Tra i molti commenti all’evento di Cochabamba, il più immediato e ovvio è l’inesistenza del fenomeno – la “crisi ambientale”– dal quale i partecipanti pretendono di salvare il pianeta con tribunali e alleanze e scatenando una guerra contro il modello di civiltà occidentale accusato di esserne responsabile per avidità e ignoranza: “il surriscaldamento del pianeta – si legge in uno dei documenti presentati alla conferenza – è conseguenza delle azioni umane che hanno rotto il rapporto di armonia con la Madre Terra. Il malessere della Madre Terra è conseguenza delle pratiche occidentali che hanno sconvolto il ‘buen vivir’ dei popoli indigeni i quali per secoli hanno mantenuto un rapporto di reciprocità con l’ambiente da cui viene la vita. Il futuro del pianeta dipende dalla saggezza ancestrale dei popoli indigeni e si riassume nella proposta del buen vivir’”.

Eppure persino l’Ipcc, l’organo delle Nazioni Unite che ha diffuso il panico del global warming, ha dovuto riconoscere l’inconsistenza scientifica delle prove addotte dai propri esperti riguarrdo ad alcuni fenomeni. Inoltre, con oltre un miliardo di persone che già patiscono la fame, abbandonare sovrapproduzione e consumismo come chiede il documento approvato dalla conferenza, significa condannare a morte almeno un sesto dell’umanità: se infatti chi produce più del necessario smettesse di farlo, dove si troverebbe di che sfamare, vestire, curare e riparare dalle intemperie chi ne ha bisogno, e proprio nel momento in cui il consumo responsabile predicato dagli ambientalisti ridurrebbe la richiesta di beni superflui come il cacao, il te o i fiori recisi, colture dalle quali dipende la vita di centinaia di migliaia di famiglie nei paesi del sud del mondo?
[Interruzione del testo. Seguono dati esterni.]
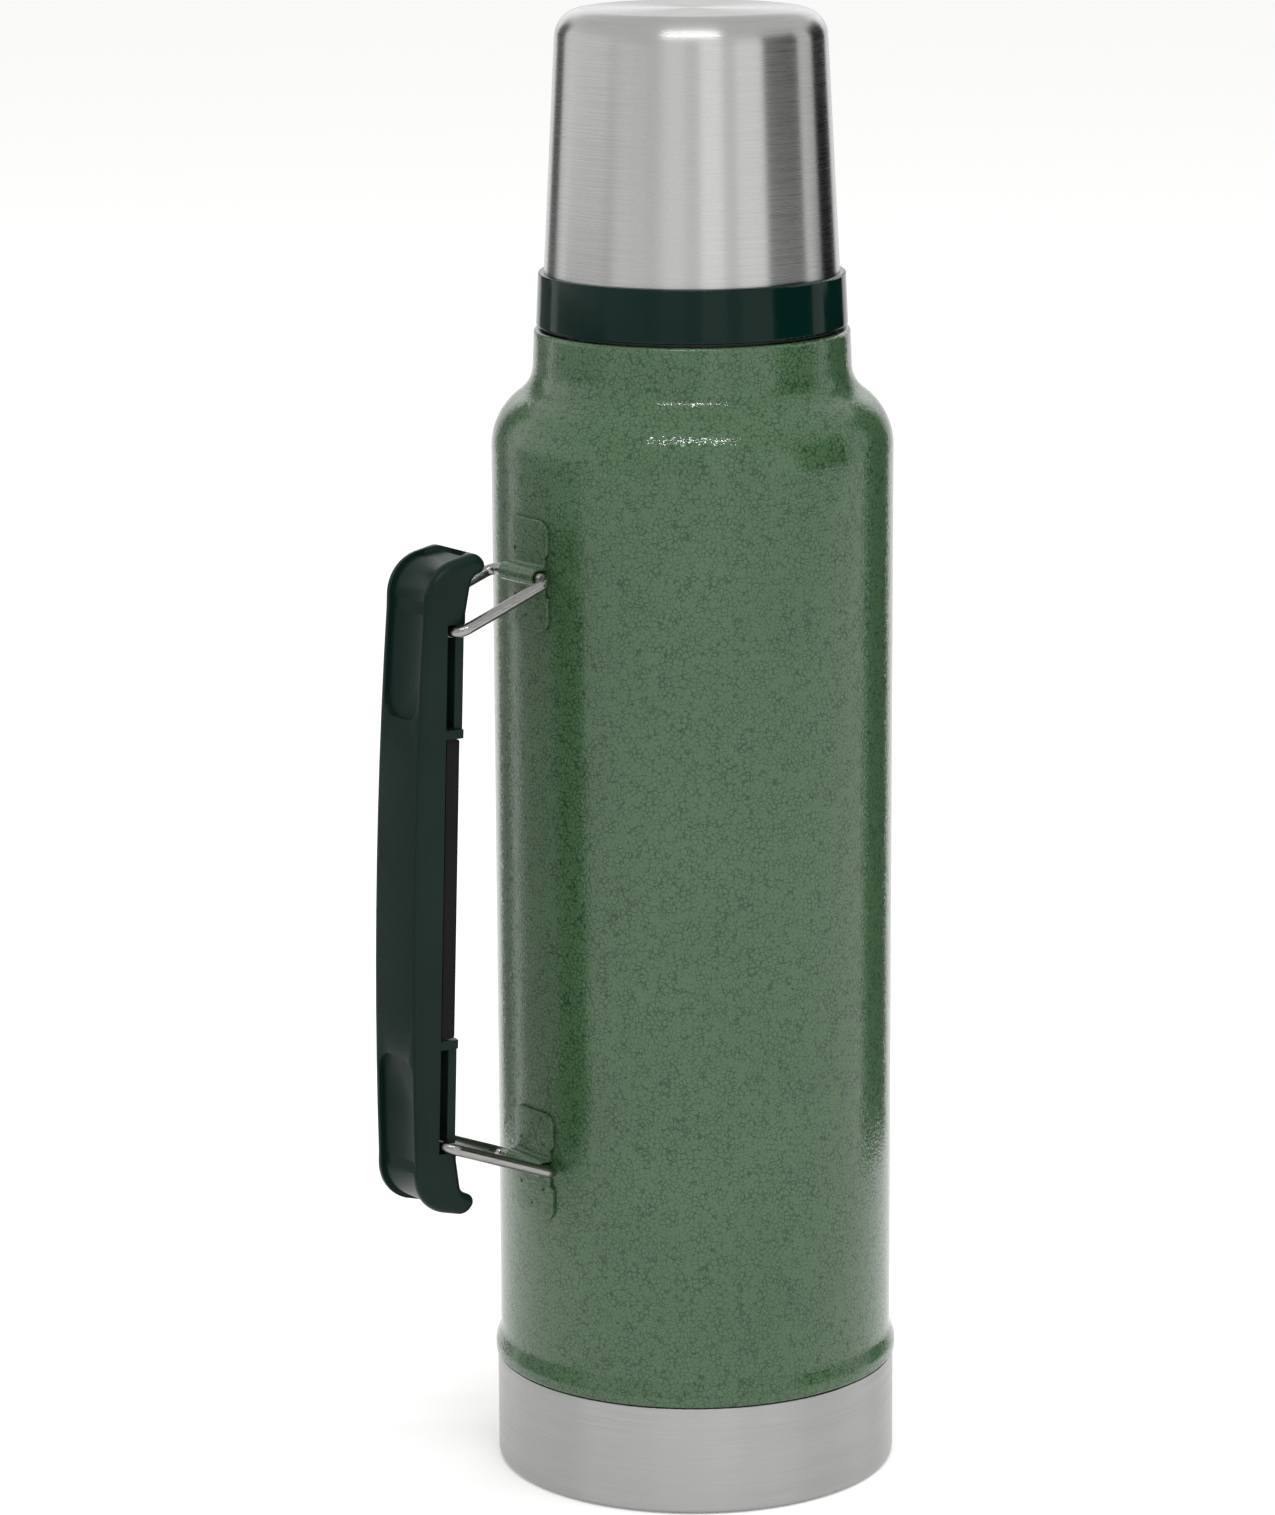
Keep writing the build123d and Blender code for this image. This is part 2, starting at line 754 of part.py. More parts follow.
# ---- Soft grip pad ------------------------------------------------------------------

with BuildPart() as grip_pad:
    with BuildSketch(handle_plane):
        with Locations((tray_bottom - pad_depth / 2, 0)):
            Rectangle(pad_depth, 2 * tray_half_length - 2 * pad_gap)
    extrude(amount=pad_width / 2, both=True)
    inner_face = grip_pad.faces().sort_by(Axis.X)[-1]
    fillet(inner_face.edges(), radius=pad_round)
save(grip_pad, "grip_pad")

print("vacuum gap", round(vacuum_gap, 2))
print("upper pivots", upper_pivot, upper_end)
print("lower pivots", lower_pivot, lower_end)
print("handle origin", handle_origin)
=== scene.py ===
"""Vacuum flask: finishes and a plain studio round the fixed frame.

Metres, +Z up, origin at the centre of the foot, handle towards -X.
"""

from math import cos, radians, sin

import bpy
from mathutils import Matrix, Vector

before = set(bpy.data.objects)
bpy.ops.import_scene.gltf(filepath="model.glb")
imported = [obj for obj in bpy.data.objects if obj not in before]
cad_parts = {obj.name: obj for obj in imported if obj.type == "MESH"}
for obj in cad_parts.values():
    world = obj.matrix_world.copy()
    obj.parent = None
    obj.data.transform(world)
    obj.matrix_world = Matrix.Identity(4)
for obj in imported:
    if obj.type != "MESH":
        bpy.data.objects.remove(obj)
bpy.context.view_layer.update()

bl_info = {
    "name": "Vacuum flask finishes",
    "version": (1, 0, 0),
    "blender": (4, 5, 0),
    "location": "3D View > Sidebar > Flask",
    "description": "Finishes and stages a screw-cup vacuum flask with a fold-in handle",
    "category": "Object",
}


def linear(code):
    """Linear RGBA from an sRGB hex colour."""
    channels = [int(code[i:i + 2], 16) / 255 for i in (1, 3, 5)]
    return [c / 12.92 if c <= 0.04045 else ((c + 0.055) / 1.055) ** 2.4 for c in channels] + [1.0]


def colour(name, description, code):
    """A colour that a user may change, with its sRGB hex default."""
    return bpy.props.FloatVectorProperty(
        name=name, description=description, default=linear(code), subtype="COLOR", size=4, min=0, max=1
    )


def length(name, description, default):
    """A size in metres that a user may change."""
    return bpy.props.FloatProperty(
        name=name, description=description, default=default, min=0.00001, unit="LENGTH", subtype="DISTANCE"
    )


class FlaskColours(bpy.types.PropertyGroup):
    """Colours of the finishes."""

    enamel: colour("Enamel", "Hammertone enamel between its veins", "#3A5739")
    enamel_pale: colour("Pale enamel", "Enamel where the flake lies thickest", "#436041")
    enamel_vein: colour("Enamel vein", "Enamel that has drawn into the veins", "#15311A")
    steel: colour("Brushed steel", "Cup", "#B3B3B2")
    base_steel: colour("Base steel", "Coarser brushed steel of the base", "#A8A8A7")
    bare_steel: colour("Pickled steel", "Inner bottle, mouth and base plate", "#A9A8A5")
    wire: colour("Wire", "Drawn stainless wire of the bails", "#9A9997")
    gloss_green: colour("Gloss green", "Polypropylene of the cup liner and stopper", "#031B16")
    satin_green: colour("Satin green", "Nylon of the handle", "#0D1E1A")
    grip: colour("Grip", "Soft pad of the handle", "#18181A")
    silicone: colour("Silicone", "Gaskets", "#C9CBC8")
    seal: colour("Cup seal", "Black silicone of the cup seal", "#1B1C1C")
    foam: colour("Foam", "Insulation in the stopper", "#D8CFB4")
    foil: colour("Foil", "Radiation foil round the inner bottle", "#D5A67F")
    floor: colour("Floor", "Floor and backdrop", "#F4F4F3")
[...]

Ma soprattutto è sorprendente, e francamente inverosimile, che Morales e i rappresentanti delle popolazioni indigene sudamericane conoscano così poco la storia del loro continente da non sapere che le società ancestrali proposte come modello di “buen vivir” sono piuttosto esempi penosi di come l’umanità, quando utilizza tecnologie rudimentali e sceglie un’organizzazione del lavoro inefficiente, subisce impotente i danni causati dai fenomeni atmosferici e stenta a superare la soglia della mera sussistenza, dovendo inoltre ricorrere sistematicamente alla razzia, per integrare le risorse spesso scarse di cui dispone, e al conflitto armato, per conquistare e conservare pascoli, terre fertili, acque pescose, sorgenti e boschi. Ne derivano condizioni di vita alle quali nessuno può auspicare di far ritorno: elevatissima mortalità infantile e materna, brevità della vita, alto rischio di malattie e di incidenti mortali e invalidanti, istituzioni sociali volte a limitare o escludere le libertà personali, sacrificando gli individui alla comunità, ostilità permanente tra comunità antagoniste e, di conseguenza, uno stato generale di insicurezza e di paura.

Né mancano, tuttavia, gli esempi di danni irreparabili alla natura, all’epoca del “buen vivir”. I Maya devastarono il loro ecosistema tanto da causare la decadenza della loro stessa civiltà e le popolazioni sudamericane (e nordamericane) in epoca precoloniale cacciarono i cavalli fino a provocarne la totale estinzione. Furono gli esemplari importati dagli spagnoli a ripopolare tutto il continente.